Interconnections are made between circuit lines 21 and 22 on the opposing, facing signal planes 11a and 12a by solder connections at selected crossover points. This manner of connection between signal lines eliminates the necessity for attempting to produce small, accurately located vias or through-holes in the ceramic substrate material. Referring to FIG. 3, there is shown a portion of substrate 11 with a plurality of signal lines 21 formed on the signal plane 11a. Spaced above these lines are the transversely arranged signal lines 22 supported on surface 12a of substrate 12 (not shown). Each signal line is formed of a suitable conductive material 30, such as copper, and is coated with a material that is preferably not wettable by molten solder, such as chromium, glass, oxides or other dielectric materials. The non-wettable coating 30 is selectively applied by plating or coating the non-wettable material on both circuit lines 21 and 22 to provide unplated areas 31 where future solder connections are to be made between lines in the two signal planes. Bodies 32 of solder are plated into these selected areas 31, defined by conventional resist techniques, such as photoresist, and are built to a higher level than the neighboring chromium 30 and allowed to overlie the chromium. The resist is then removed. The plated solder areas 32 in each signal plane are arranged so as to be opposite a mating plated solder area on the opposite signal plane when the two ceramic substrates are initially brought together. The circuit lines are given a coating of solder flux, clamped together to hold the registration required for interconnection between the signal lines, and passed through a furnace to heat and reflow the solder. The circuit chips also have their terminals aligned with mating fusible contact land areas 25 at each of the chip sites 24 and held by solder flux so that, as the substrate assembly moves to the furnance, the solder is brought to its melting point and reflows to attach the chip to the substrate circuit lines.

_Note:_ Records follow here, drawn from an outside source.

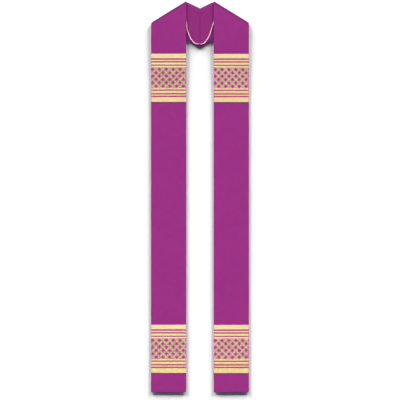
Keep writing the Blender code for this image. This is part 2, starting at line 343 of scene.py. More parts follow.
def rows_between(start, end, spacing, ease=0):
    """Rows from start up to end, not counting start. ease 1 packs them at the end, -1 at the start."""
    span = abs(end[0] - start[0]) + abs(end[1] - start[1]) * HALF_WIDTH
    count = max(1, round(span / spacing))
    rows = []
    for step in range(1, count + 1):
        share = step / count
        if ease > 0:
            share = sin(pi / 2 * share)
        if ease < 0:
            share = 1 - cos(pi / 2 * share)
        rows.append(tuple(a + (b - a) * share for a, b in zip(start, end)))
    return rows


def strip_rows(hem_distances, seam_distances, spacing):
    """Lines across a strip from its hem to the centre-back seam, close together at the fold."""
    rows = [straight_row(along) for along in hem_distances]
    slope_low = slanted_row(-HALF_WIDTH - SLOPE_START - SLOPE_LENGTH)
    slope_high = slanted_row(-HALF_WIDTH - SLOPE_START)
    roll = [fold_roll_row(pi * step / 16) for step in range(17)]
    seam = [slanted_row(FRONT_MIDDLE - GAP / 2 - distance) for distance in reversed(seam_distances)]
    foot = FOLD_FROM_HEM + slope_low[0] - abs(slope_low[1]) * HALF_WIDTH - 10 * MM
    rows += rows_between(rows[-1], straight_row(foot), spacing)
    rows += rows_between(rows[-1], slope_low, spacing)
    rows += rows_between(rows[-1], slope_high, spacing)
    rows += rows_between(rows[-1], roll[0], spacing, ease=1)
    rows += roll[1:]
    rows += rows_between(rows[-1], seam[0], spacing, ease=-1)
    return rows + seam[1:]


def edge_columns(half_width, edge_distances, spacing):
    """across values: close together at both edges, then even."""
    inner = half_width - edge_distances[-1]
    count = round(2 * inner / spacing)
    middle = [2 * inner * step / count - inner for step in range(1, count)]
    left = [distance - half_width for distance in edge_distances]
    return left + middle + [-value for value in reversed(left)]


TIP_BULGE = 0.3  # of a tube's end, in radii


def travelled(points):
    """Distance from the first point along a line to each of its points."""
    return np.concatenate([[0.0], np.cumsum(np.linalg.norm(np.diff(points, axis=0), axis=1))])


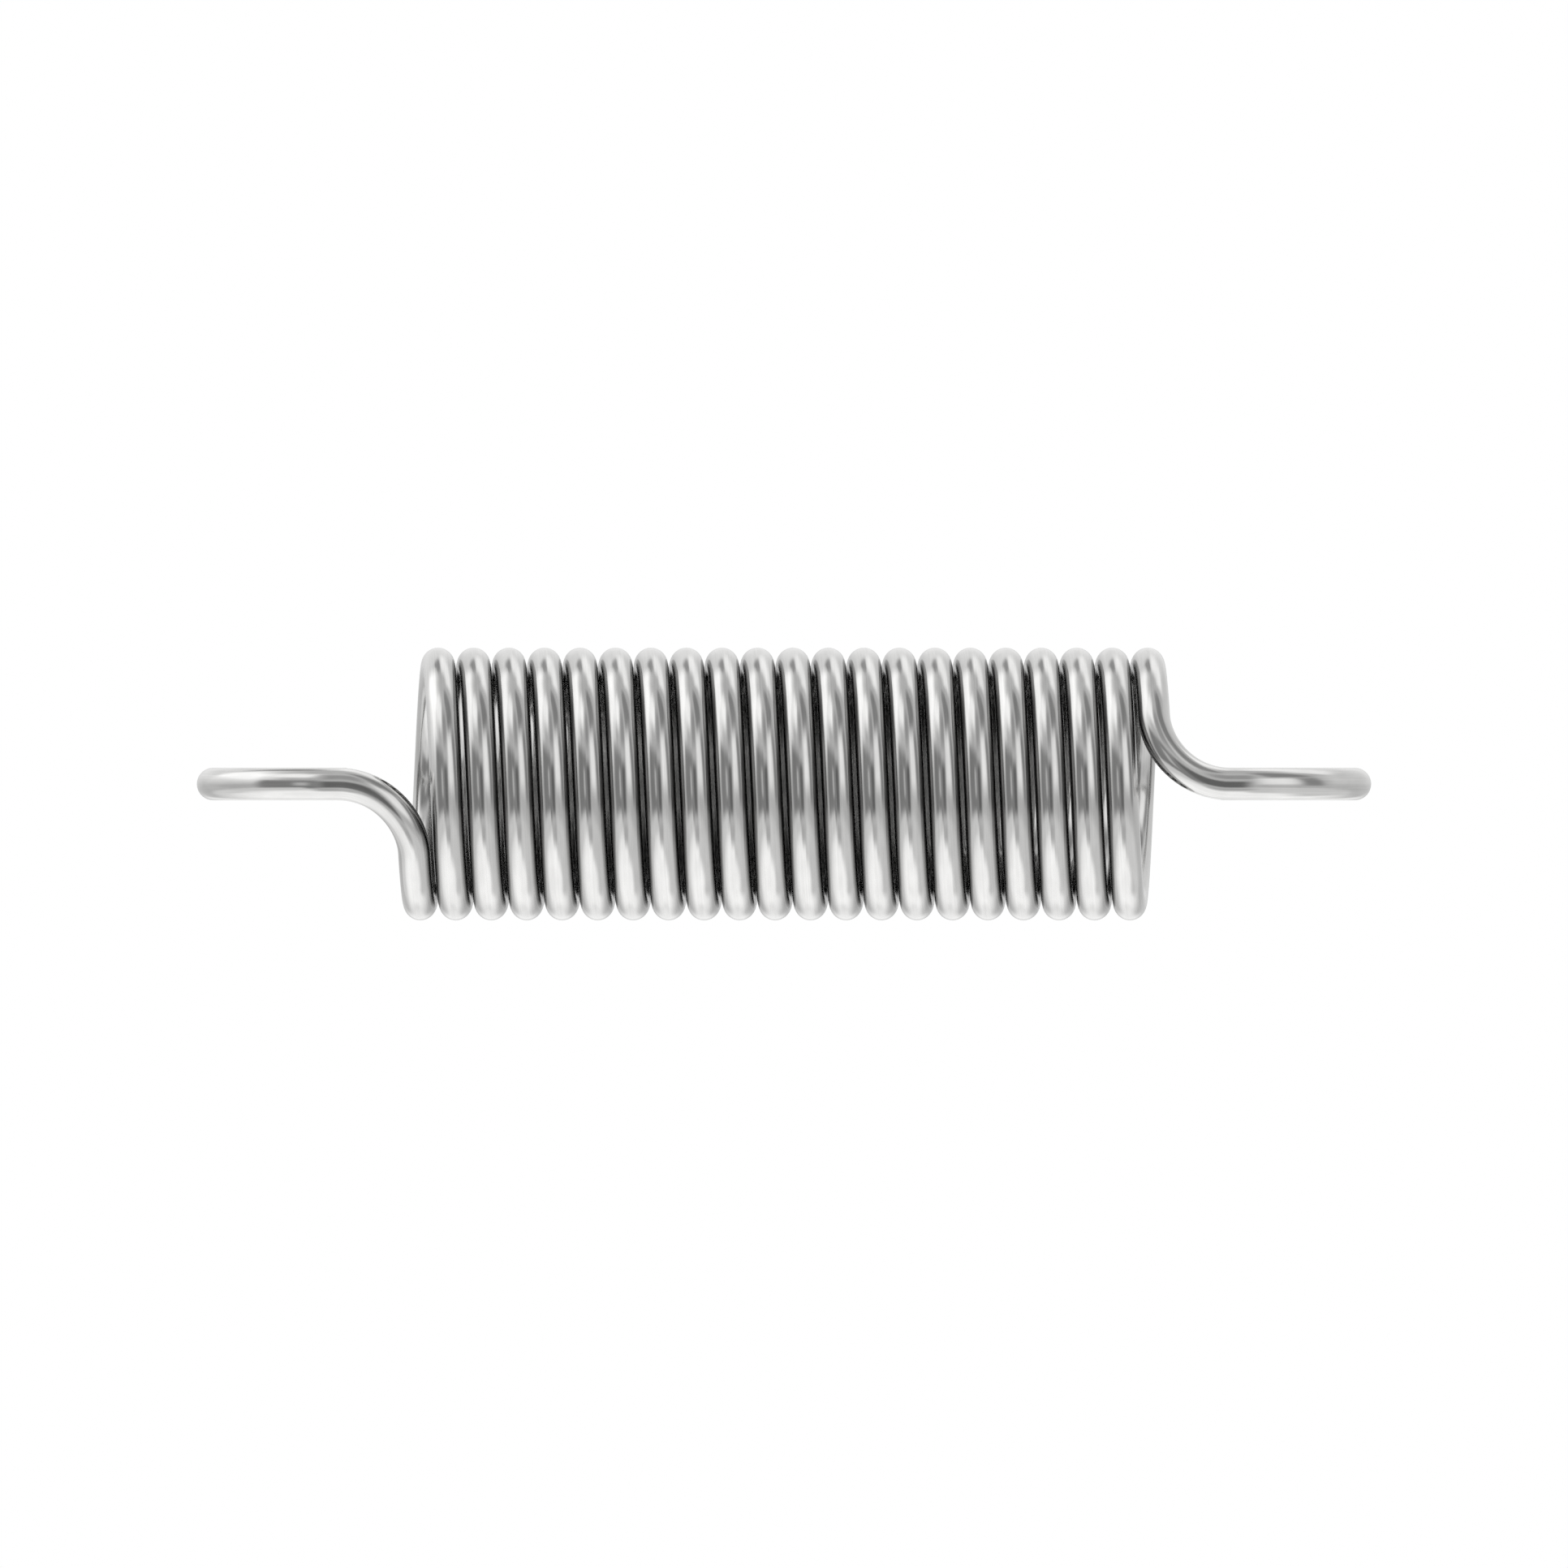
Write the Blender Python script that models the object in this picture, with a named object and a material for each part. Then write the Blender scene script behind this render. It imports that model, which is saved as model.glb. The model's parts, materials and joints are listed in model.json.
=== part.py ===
"""Close-wound extension spring with a hook at each end, cold-wound from one round steel wire.

The axis of the coil lies along +X and the origin is the centre of the left hook's eye. The eyes lie
flat in the XY plane. Seen from -Y the wire runs in front of the coil from the left eye, under the
first turn, and on as a right-handed helix to the right eye, which is the left one turned half a
turn about Y.

The wire is divided into the stretches that stay stiff while the spring works: two hooks, and the
upper and lower half of each turn between them. Turns open by sliding along X where the wire
crosses the back of the coil, and the coil bends sideways about upright axes where the wire
crosses the front. Each half turn is parented to the one before it, so the chain follows the wire.
"""

import math

import bpy
from mathutils import Vector

WIRE_DIAMETER = 0.0020
COIL_MEAN_RADIUS = 0.0074
COIL_PITCH = 0.002186
TURN_COUNT = 21
EYE_MEAN_RADIUS = 0.0074
EYE_TO_COIL = 0.00537  # centre of the eye to the bottom of the first turn, along X
EYE_SWEEP = math.radians(187)  # from the near side, round the tip, to the free end
BEND_RADIUS = 0.0047  # of the wire where it leaves the coil for the eye
CUT_GAP = 0.0003  # between neighbouring stretches of wire
FACET_STEP = math.radians(15)  # of bend for each straight facet
WIRE_BEVEL_RESOLUTION = 2  # eight sides

STEEL_COLOUR = (0.63, 0.62, 0.60, 1.0)
STEEL_ROUGHNESS = 0.22
STEEL_METALLIC = 1.0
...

In the case of the orthogonally arranged signal lines 21 and 22, as seen in FIG. 4, each molten solder body 32 withdraws from the non-wettable surface of the chromium 30 and forms a globule of increased height at the crossover point. The increase in height in the globules at both of the formerly plated solder areas results in mutual contact and joining at selected connection points 33 which appear as shown in the figure. Thus, with a single pass through the furnace, all connections are made simultaneously. In the case of chip junctions, the chip terminals 26 are already in contact with the solder on the circuit lands 25 and the junctions form without the necessity of raising the height of the solder. As an alternative, solder bodies 32 can be made higher and with smaller cross-section so that mating solder masses are in contact prior to the heating and reflow. Solder can be applied either by plating or solder wave.

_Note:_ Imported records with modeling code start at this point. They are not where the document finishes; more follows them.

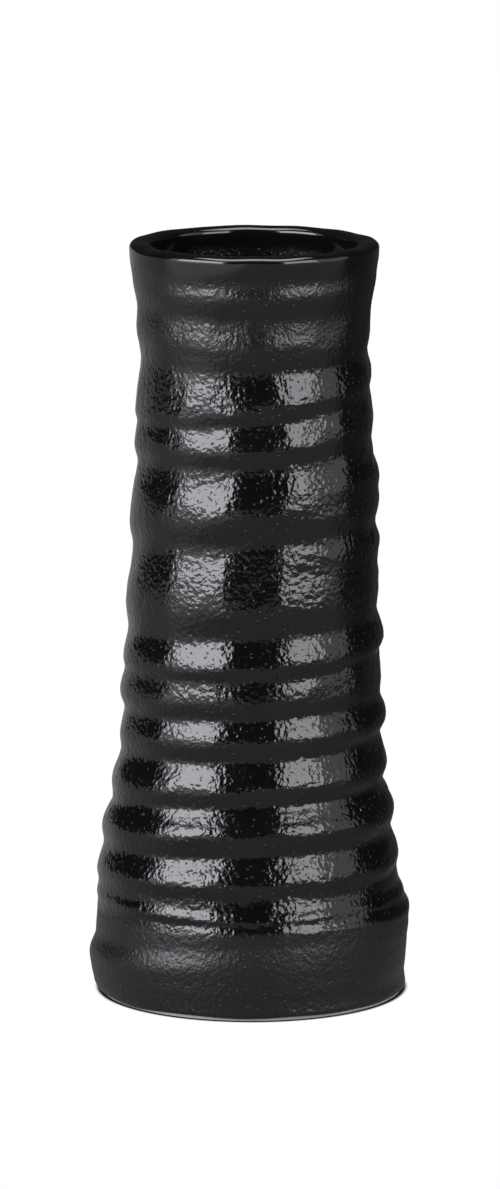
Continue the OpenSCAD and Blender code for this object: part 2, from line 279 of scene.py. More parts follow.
def unevenness(seed, pitch):
    """A smooth wandering of about -1 to 1 over the surface, with swells about pitch apart."""
    rng = np.random.default_rng(seed)
    waves = []
    for _ in range(WAVES):
        lean = rng.uniform(0, np.pi)
        length = pitch * rng.uniform(WAVE_SHORTEST, WAVE_LONGEST)
        turns = round(2 * np.pi * WAIST_R / length * np.cos(lean))
        waves.append((turns, 2 * np.pi / length * np.sin(lean), rng.uniform(0, 2 * np.pi)))

    def field(azimuth, z):
        a = np.radians(azimuth)
        return sum(np.sin(n * a + k * z + p) for n, k, p in waves) / math.sqrt(WAVES / 2)

    return field


# Small shapes of the glaze coat alone: how far each stands proud, in millimetres
sagging = unevenness(seed=3, pitch=26)
ripple_bend = unevenness(seed=5, pitch=60)
ripple_reach = unevenness(seed=8, pitch=45)
dapple = unevenness(seed=13, pitch=7)
edge_run = unevenness(seed=21, pitch=30)
SAG = 0.12
DAPPLE = 0.03
EDGE_RUN = 0.25
# The bead where the glaze gathers at its lower edge, and the height of its middle over the edge
BEAD = 0.18
BEAD_Z = 1.1
# Ripples between the rings: their rise in a degree, how much they bend, how strong they are from
# the left side to the right one, and how strong in patches
RIPPLE = 0.13
RIPPLE_PITCH = 6.5
RIPPLE_RISE = 0.03
RIPPLE_BEND = 2.2
RIPPLE_MIDDLE, RIPPLE_SWING, RIPPLE_LEAST = 0.45, 0.55, 0.1
RIPPLE_TURNED = 5
PATCH_MIDDLE, PATCH_SWING = 0.5, 0.6
# The fine shapes start below the ledge, end below the crown, and fade over a height at both ends
FINE_BELOW_LEDGE = 8
FINE_BELOW_CROWN = 12
FINE_FADE = 12


def ramp(value):
    return np.clip(value, 0, 1)


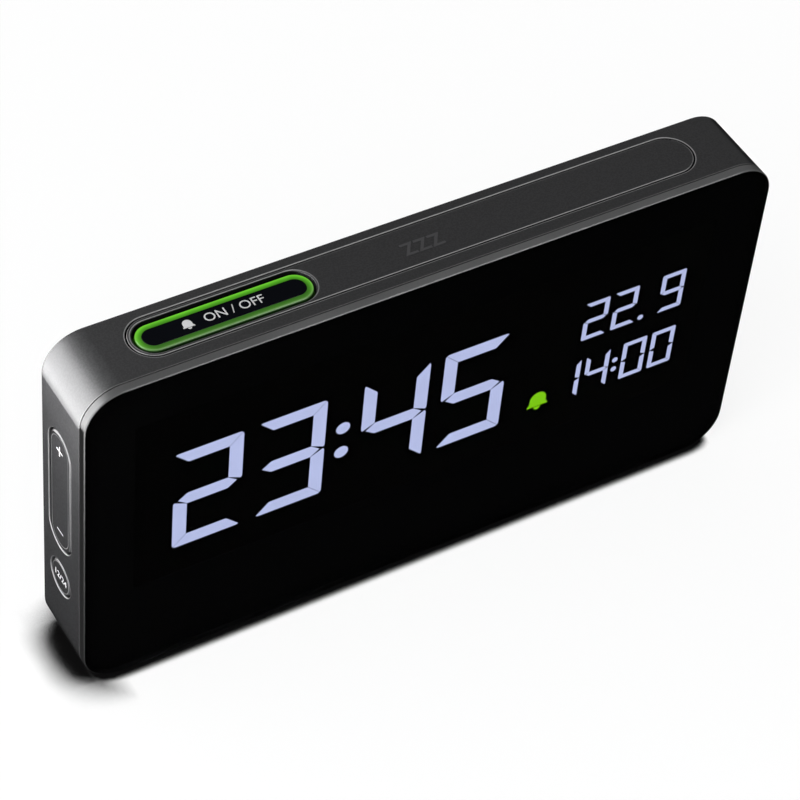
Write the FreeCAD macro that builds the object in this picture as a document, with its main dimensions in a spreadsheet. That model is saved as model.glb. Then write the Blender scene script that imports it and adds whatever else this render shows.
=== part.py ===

Substrates 11 and 12 can be readily and inexpensively produced from the "green sheet" form by stamping or punching the necessary through-holes 17, 34 and openings 18. Although the substrates will shrink non-uniformly during firing or curing, the openings 18 necessary for chip placement or the through-holes 17, 34 required for connection to the connection tabs or ground and voltage planes are relatively large compared to those required by the usual signal line through-hole so that a greater tolerance is permitted in the location of the openings. By eliminating the necessity of the signal line through-holes, these circuit lines can be produced with their usual high density without fear of open or shorted circuits. After the substrates have been cured, they are then processed to form the required conductors on the surfaces and in the desired openings.

Circuit lines can be formed on the surfaces of the ceramic substrates by several conventional printed circuit manufacturing processes. Two such processes are outlined below. In one method, the printed circuit may be formed by a patterned plating technique. In this technique the fired ceramic substrate is sensitized, usually with stannous chloride and palladium chloride, to initiate the deposition of a metal such as copper when immersed in an electroless plating bath. A thin film of copper is deposited over the entire substrate. Thereafter, a photoresist is applied, exposed, and developed to define the future circuit pattern. The substrate is then electrolytically plated to add copper in the exposed circuit areas. A new photoresist layer is applied, exposed and developed to define the areas of the circuit where chromium is required to form the areas not wettable with solder. The chromium can be electroplated by conventional electroplating techniques. Another layer of photoresist is applied, exposed, and developed to define the areas for depositing tin-lead to form the interconnection areas between signal lines. The tin-lead may be plated by conventional electroplating techniques. Each photoresist layer is preferably removed from the part before application of the next as is well known. The initial thin electroless copper layer is removed by brief immersion in an etching solution after removing the last photoresist.

Another method for manufacturing the circuitized substrates is the subtractive method in which the ceramic part is sensitized, given a thin copper plating by immersion in an electroless plating bath and then electrolytically plated to the ultimate thickness required by the circuit conductors. Photoresist layers are applied to define the areas to be coated with the plated chromium and tin-lead similar to the steps mentioned above. A photoresist is then applied which is exposed and developed to cover the circuit areas, and the remaining, unwanted copper is removed by etching.

Substrates 11 and 12 are preferably supported from each other at a uniform distance so that connections between orthogonal signal lines can be reliably formed to insure appropriate connections and maintain controlled impedance. The substrates can be supported on ceramic spacers 13, such as shown in FIG. 1. The spacers may be held in place by solder, adhesive, or mechanically.

It will be seen in FIG. 1 that circuit chips 19 may be removed when desired, merely by heating the chips sufficiently to melt solder terminals 26, thereby allowing the chip to be lifted from its chip site 24. Openings 18 allow easy access to the circuit chips so that heating devices such as resistive elements or hot gas nozzles can readily soften and melt the fused joints.

While the invention has been particularly shown and described in reference to a preferred embodiment thereof, it will be understood by those skilled in the art, that various changes in form and details may be made therein without departing from the spirit and scope of the invention.